> **SHORT EXERCISE**:
Using the listing below, copy exactly the lines from the one containing "droop = 0.5" to the one containing "imported = [obj", both lines included, and no others.

## Start

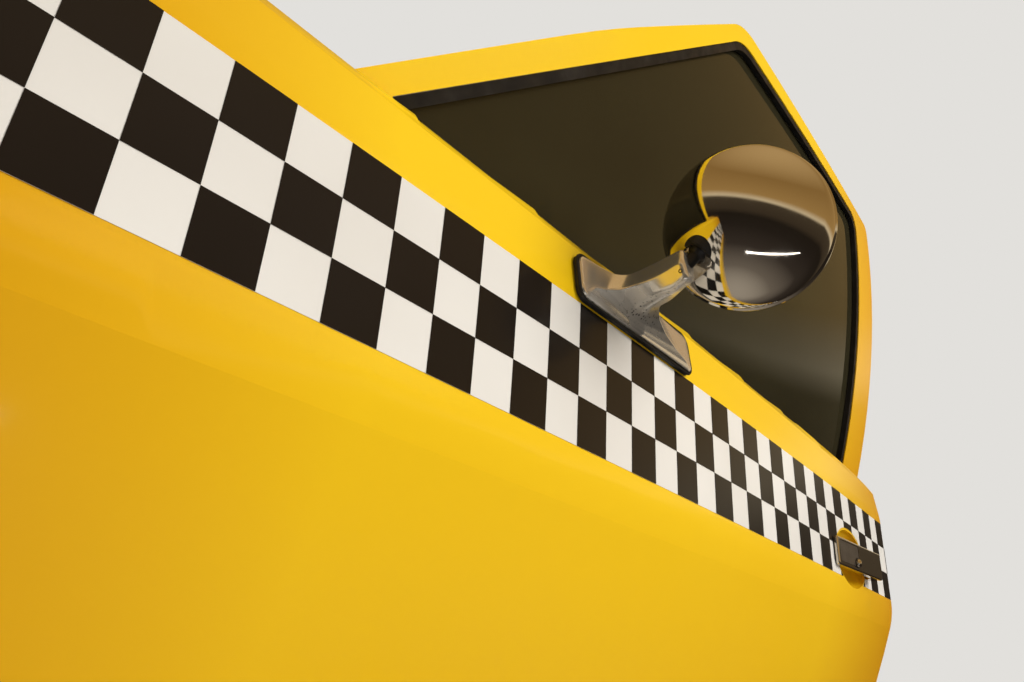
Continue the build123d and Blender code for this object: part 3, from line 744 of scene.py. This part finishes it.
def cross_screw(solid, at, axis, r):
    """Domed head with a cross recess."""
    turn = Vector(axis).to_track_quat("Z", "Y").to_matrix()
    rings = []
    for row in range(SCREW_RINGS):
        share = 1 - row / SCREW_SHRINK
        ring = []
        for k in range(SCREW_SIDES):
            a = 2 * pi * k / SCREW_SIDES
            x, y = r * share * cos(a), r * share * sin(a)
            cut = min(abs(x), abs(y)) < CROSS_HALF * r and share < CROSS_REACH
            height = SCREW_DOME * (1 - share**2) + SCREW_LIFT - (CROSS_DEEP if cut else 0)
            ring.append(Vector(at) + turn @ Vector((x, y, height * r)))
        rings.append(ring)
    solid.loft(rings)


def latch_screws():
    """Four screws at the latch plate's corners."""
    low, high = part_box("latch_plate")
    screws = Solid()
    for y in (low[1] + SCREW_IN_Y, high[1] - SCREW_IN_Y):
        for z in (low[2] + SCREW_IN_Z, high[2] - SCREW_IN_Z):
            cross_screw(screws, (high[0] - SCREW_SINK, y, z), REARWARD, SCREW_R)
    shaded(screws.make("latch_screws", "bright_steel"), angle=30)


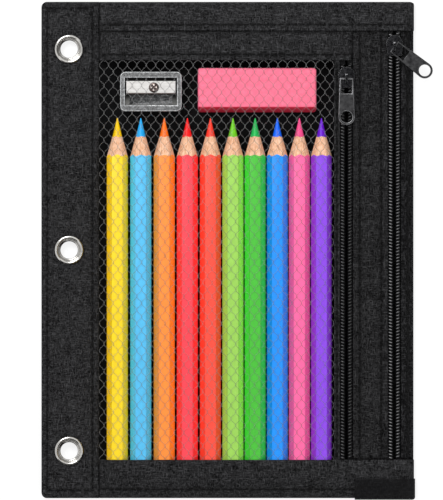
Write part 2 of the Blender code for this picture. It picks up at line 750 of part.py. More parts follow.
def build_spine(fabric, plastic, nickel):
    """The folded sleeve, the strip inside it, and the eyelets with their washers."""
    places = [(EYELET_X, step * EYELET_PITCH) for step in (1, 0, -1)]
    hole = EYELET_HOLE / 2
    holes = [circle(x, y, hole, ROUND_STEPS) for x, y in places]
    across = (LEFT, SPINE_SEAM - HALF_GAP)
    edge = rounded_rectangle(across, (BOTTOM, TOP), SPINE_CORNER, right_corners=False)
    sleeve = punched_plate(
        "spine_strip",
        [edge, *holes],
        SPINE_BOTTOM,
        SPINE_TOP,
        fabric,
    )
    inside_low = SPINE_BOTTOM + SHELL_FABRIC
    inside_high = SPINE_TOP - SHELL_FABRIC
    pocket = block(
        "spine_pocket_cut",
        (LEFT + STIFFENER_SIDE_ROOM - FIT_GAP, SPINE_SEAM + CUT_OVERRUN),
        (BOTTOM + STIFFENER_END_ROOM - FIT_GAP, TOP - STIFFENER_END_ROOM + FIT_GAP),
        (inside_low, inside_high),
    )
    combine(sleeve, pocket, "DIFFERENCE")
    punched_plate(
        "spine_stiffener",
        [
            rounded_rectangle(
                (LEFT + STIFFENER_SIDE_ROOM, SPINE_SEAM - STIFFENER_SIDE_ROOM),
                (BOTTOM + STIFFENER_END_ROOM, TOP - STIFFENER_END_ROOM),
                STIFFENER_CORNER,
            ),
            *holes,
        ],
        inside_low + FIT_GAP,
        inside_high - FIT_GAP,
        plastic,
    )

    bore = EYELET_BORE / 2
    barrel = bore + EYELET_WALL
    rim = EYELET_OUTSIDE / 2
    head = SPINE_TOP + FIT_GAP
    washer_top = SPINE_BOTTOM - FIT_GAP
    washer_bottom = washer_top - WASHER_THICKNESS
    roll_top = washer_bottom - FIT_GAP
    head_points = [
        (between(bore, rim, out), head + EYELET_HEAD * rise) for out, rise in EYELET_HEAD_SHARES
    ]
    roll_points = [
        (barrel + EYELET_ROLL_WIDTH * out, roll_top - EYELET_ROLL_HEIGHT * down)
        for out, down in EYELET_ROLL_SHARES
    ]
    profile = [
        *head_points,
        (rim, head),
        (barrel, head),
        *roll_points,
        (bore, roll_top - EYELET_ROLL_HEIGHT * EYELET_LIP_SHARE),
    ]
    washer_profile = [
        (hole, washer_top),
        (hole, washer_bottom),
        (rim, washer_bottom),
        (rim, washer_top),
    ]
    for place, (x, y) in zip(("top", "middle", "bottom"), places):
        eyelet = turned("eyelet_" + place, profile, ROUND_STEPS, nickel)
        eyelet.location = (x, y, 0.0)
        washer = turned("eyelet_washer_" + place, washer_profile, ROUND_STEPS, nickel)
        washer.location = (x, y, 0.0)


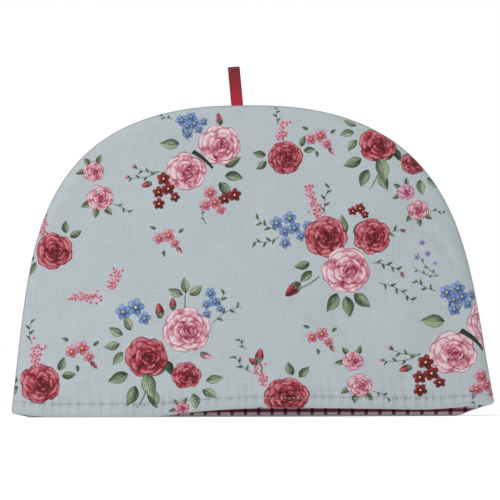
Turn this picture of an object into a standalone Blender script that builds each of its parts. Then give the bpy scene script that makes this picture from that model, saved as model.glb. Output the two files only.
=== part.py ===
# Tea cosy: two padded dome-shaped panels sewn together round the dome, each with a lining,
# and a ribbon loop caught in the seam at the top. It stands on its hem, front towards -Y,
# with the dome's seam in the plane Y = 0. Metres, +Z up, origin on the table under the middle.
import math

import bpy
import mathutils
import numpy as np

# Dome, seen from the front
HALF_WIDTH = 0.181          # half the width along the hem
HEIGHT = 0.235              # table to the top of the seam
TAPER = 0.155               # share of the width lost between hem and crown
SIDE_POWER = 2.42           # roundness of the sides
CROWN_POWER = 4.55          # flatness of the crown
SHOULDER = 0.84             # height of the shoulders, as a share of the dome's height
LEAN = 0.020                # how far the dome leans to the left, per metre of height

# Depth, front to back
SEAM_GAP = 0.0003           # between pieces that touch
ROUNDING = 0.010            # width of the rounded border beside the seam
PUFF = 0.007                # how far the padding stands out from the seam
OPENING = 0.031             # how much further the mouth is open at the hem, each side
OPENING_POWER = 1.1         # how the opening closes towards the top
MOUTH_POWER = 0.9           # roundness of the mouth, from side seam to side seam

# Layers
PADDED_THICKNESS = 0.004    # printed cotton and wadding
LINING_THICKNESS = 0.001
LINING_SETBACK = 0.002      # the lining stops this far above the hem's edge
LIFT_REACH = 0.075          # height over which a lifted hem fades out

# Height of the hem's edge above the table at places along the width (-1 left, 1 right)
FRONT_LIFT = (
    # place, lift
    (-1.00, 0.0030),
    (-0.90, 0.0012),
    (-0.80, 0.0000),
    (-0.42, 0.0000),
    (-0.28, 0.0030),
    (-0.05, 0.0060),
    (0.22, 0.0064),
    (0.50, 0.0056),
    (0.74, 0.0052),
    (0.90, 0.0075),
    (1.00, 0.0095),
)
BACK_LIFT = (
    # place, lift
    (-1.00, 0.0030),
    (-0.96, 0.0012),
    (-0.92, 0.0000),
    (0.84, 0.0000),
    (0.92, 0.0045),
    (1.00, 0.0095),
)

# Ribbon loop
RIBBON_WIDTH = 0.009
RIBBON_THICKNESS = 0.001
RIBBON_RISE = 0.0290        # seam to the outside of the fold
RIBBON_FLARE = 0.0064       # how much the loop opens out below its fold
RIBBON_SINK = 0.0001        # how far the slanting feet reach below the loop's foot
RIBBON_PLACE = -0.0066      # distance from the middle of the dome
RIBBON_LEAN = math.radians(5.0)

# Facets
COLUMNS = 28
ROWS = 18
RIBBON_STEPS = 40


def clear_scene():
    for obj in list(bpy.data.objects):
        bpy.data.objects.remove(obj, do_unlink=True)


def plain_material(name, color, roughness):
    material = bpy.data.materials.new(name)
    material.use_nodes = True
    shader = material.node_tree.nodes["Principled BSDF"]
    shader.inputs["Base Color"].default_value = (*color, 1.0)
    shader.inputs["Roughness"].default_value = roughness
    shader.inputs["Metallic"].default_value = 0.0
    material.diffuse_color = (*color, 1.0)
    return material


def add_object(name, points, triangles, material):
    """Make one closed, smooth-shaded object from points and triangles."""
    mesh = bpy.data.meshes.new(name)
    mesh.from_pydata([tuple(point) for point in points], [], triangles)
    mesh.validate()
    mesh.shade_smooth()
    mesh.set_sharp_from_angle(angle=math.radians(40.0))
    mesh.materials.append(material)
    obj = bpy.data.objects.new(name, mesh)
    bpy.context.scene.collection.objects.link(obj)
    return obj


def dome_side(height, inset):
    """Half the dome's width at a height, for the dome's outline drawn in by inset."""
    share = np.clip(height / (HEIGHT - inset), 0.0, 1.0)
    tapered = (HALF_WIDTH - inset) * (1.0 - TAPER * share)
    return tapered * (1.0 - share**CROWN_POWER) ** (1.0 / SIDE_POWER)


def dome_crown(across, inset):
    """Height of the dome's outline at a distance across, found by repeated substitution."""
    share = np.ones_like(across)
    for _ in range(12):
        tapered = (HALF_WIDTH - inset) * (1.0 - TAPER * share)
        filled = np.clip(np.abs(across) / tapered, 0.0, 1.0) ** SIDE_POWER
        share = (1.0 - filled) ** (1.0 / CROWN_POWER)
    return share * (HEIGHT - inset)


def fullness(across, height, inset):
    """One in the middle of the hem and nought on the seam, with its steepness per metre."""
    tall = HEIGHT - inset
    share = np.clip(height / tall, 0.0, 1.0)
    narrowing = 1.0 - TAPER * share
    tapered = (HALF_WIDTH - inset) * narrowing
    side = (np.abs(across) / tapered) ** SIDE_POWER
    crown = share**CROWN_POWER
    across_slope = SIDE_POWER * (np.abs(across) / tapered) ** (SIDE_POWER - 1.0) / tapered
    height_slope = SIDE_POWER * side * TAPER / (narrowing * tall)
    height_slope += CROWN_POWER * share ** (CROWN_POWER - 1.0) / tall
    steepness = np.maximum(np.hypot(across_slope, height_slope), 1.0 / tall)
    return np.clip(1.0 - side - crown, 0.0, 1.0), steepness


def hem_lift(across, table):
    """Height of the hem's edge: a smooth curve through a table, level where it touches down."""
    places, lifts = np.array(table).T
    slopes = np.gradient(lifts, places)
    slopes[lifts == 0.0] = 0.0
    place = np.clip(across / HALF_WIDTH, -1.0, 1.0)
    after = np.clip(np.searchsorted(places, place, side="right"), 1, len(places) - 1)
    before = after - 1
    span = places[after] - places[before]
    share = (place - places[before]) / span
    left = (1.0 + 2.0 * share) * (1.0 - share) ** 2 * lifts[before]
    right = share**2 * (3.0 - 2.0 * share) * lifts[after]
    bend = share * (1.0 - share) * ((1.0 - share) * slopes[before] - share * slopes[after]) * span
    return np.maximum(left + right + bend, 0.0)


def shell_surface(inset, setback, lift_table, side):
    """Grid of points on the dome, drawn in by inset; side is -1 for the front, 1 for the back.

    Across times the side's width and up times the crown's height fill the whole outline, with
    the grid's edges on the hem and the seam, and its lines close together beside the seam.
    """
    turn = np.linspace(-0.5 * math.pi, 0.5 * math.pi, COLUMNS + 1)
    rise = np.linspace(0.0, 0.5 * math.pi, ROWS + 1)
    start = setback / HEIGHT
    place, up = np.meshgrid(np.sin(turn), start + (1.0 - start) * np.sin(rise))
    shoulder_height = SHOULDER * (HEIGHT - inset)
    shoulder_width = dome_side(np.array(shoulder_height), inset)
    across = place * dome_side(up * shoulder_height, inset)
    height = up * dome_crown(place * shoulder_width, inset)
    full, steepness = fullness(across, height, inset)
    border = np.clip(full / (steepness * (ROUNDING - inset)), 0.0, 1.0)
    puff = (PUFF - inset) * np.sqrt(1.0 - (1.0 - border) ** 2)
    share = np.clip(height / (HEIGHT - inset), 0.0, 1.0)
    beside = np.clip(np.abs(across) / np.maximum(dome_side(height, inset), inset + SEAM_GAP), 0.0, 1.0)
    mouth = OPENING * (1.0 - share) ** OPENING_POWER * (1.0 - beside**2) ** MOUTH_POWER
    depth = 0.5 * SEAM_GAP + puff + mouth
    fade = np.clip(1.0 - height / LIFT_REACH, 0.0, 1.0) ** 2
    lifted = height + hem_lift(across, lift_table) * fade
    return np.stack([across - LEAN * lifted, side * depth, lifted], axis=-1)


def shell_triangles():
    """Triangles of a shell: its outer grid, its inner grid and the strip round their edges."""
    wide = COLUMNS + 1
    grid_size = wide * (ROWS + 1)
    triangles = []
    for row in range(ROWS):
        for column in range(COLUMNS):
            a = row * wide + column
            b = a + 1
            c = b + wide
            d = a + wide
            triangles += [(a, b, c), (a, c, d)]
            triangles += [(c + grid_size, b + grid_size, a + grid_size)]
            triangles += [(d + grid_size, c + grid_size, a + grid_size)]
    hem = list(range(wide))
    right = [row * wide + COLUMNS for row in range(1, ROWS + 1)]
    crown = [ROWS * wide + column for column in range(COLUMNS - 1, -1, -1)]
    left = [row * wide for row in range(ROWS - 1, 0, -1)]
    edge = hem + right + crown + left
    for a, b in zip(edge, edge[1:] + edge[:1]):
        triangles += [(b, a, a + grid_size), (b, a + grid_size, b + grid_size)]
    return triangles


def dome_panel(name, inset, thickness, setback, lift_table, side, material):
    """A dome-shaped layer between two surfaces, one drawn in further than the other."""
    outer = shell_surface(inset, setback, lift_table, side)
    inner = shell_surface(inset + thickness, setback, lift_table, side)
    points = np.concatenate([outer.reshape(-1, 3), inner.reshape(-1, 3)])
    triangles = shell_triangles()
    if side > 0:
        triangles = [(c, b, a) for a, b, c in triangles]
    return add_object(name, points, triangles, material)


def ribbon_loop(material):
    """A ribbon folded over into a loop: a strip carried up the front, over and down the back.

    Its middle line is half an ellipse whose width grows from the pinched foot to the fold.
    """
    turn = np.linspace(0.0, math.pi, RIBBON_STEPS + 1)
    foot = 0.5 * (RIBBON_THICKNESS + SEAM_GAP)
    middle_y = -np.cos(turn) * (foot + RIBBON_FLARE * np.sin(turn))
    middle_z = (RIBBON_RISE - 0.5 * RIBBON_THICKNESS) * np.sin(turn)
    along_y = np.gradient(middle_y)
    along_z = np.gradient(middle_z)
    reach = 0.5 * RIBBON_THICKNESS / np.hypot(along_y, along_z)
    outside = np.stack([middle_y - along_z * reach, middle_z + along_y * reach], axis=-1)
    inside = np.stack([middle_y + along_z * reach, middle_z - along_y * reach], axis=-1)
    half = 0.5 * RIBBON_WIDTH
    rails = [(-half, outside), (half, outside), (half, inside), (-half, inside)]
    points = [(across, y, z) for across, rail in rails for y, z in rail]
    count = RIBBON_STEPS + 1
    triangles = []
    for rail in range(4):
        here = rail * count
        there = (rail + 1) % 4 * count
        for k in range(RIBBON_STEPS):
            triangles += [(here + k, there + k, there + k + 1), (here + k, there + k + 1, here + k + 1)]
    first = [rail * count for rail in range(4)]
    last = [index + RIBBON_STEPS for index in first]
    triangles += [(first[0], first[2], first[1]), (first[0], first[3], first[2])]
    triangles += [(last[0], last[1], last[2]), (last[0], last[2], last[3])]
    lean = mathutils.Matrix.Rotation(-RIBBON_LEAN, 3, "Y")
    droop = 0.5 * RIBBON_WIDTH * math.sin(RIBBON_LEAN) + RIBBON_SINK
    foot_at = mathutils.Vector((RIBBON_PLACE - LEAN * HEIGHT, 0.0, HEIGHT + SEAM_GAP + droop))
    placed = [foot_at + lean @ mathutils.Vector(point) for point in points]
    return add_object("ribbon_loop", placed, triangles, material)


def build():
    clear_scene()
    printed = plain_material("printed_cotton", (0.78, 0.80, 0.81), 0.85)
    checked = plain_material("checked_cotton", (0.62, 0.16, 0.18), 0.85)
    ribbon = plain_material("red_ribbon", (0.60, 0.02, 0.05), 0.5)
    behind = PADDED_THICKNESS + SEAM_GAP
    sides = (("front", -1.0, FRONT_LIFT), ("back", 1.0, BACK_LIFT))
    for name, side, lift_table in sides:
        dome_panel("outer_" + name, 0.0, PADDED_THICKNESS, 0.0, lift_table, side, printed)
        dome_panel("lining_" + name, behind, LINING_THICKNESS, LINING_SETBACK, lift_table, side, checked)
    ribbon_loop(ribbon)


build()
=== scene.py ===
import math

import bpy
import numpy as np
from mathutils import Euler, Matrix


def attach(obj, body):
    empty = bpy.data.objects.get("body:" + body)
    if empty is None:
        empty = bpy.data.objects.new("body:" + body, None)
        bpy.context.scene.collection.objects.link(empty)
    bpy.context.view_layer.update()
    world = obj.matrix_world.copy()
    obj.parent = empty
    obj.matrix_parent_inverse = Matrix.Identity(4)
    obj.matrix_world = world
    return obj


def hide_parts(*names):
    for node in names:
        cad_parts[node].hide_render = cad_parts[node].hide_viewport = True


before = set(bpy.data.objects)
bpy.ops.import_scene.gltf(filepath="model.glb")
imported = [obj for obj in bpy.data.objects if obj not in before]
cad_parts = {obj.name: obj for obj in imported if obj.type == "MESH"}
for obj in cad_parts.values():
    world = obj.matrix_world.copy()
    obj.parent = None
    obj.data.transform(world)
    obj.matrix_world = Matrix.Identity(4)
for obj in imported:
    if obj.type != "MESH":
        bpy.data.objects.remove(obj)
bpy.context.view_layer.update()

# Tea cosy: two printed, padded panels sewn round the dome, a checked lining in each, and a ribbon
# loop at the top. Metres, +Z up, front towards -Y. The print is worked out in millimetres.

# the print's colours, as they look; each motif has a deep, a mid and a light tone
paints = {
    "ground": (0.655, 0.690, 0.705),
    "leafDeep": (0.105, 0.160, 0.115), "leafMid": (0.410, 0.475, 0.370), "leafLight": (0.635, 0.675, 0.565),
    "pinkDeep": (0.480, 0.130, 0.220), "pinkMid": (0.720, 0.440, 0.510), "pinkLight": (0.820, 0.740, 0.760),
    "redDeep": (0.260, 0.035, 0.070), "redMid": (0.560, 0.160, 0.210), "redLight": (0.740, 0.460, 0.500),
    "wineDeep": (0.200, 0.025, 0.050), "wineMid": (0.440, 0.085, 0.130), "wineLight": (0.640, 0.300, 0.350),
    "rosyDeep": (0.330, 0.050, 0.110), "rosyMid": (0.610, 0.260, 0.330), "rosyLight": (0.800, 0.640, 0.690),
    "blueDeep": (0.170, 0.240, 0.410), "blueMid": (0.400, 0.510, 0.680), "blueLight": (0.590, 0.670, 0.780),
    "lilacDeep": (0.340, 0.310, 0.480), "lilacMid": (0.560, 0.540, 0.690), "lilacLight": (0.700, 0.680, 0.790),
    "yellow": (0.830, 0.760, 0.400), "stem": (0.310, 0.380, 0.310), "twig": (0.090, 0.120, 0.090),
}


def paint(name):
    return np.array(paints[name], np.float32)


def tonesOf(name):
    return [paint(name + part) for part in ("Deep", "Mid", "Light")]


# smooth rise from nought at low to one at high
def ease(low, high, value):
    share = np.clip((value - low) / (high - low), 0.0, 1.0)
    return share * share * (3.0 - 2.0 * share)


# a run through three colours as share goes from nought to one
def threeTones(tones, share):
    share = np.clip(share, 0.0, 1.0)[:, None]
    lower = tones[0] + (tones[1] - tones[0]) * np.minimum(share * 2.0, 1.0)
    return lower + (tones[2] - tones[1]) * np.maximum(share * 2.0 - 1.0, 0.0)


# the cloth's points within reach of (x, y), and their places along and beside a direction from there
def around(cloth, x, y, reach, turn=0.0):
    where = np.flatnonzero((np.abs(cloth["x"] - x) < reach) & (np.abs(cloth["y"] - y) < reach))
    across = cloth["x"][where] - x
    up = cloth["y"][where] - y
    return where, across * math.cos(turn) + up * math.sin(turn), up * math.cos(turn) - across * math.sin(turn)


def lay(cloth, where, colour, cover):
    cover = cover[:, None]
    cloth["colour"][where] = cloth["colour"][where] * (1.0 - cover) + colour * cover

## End

> **COMPLETED TASK**:
    droop = 0.5 * RIBBON_WIDTH * math.sin(RIBBON_LEAN) + RIBBON_SINK
    foot_at = mathutils.Vector((RIBBON_PLACE - LEAN * HEIGHT, 0.0, HEIGHT + SEAM_GAP + droop))
    placed = [foot_at + lean @ mathutils.Vector(point) for point in points]
    return add_object("ribbon_loop", placed, triangles, material)


def build():
    clear_scene()
    printed = plain_material("printed_cotton", (0.78, 0.80, 0.81), 0.85)
    checked = plain_material("checked_cotton", (0.62, 0.16, 0.18), 0.85)
    ribbon = plain_material("red_ribbon", (0.60, 0.02, 0.05), 0.5)
    behind = PADDED_THICKNESS + SEAM_GAP
    sides = (("front", -1.0, FRONT_LIFT), ("back", 1.0, BACK_LIFT))
    for name, side, lift_table in sides:
        dome_panel("outer_" + name, 0.0, PADDED_THICKNESS, 0.0, lift_table, side, printed)
        dome_panel("lining_" + name, behind, LINING_THICKNESS, LINING_SETBACK, lift_table, side, checked)
    ribbon_loop(ribbon)


build()
=== scene.py ===
import math

import bpy
import numpy as np
from mathutils import Euler, Matrix


def attach(obj, body):
    empty = bpy.data.objects.get("body:" + body)
    if empty is None:
        empty = bpy.data.objects.new("body:" + body, None)
        bpy.context.scene.collection.objects.link(empty)
    bpy.context.view_layer.update()
    world = obj.matrix_world.copy()
    obj.parent = empty
    obj.matrix_parent_inverse = Matrix.Identity(4)
    obj.matrix_world = world
    return obj


def hide_parts(*names):
    for node in names:
        cad_parts[node].hide_render = cad_parts[node].hide_viewport = True


before = set(bpy.data.objects)
bpy.ops.import_scene.gltf(filepath="model.glb")
imported = [obj for obj in bpy.data.objects if obj not in before]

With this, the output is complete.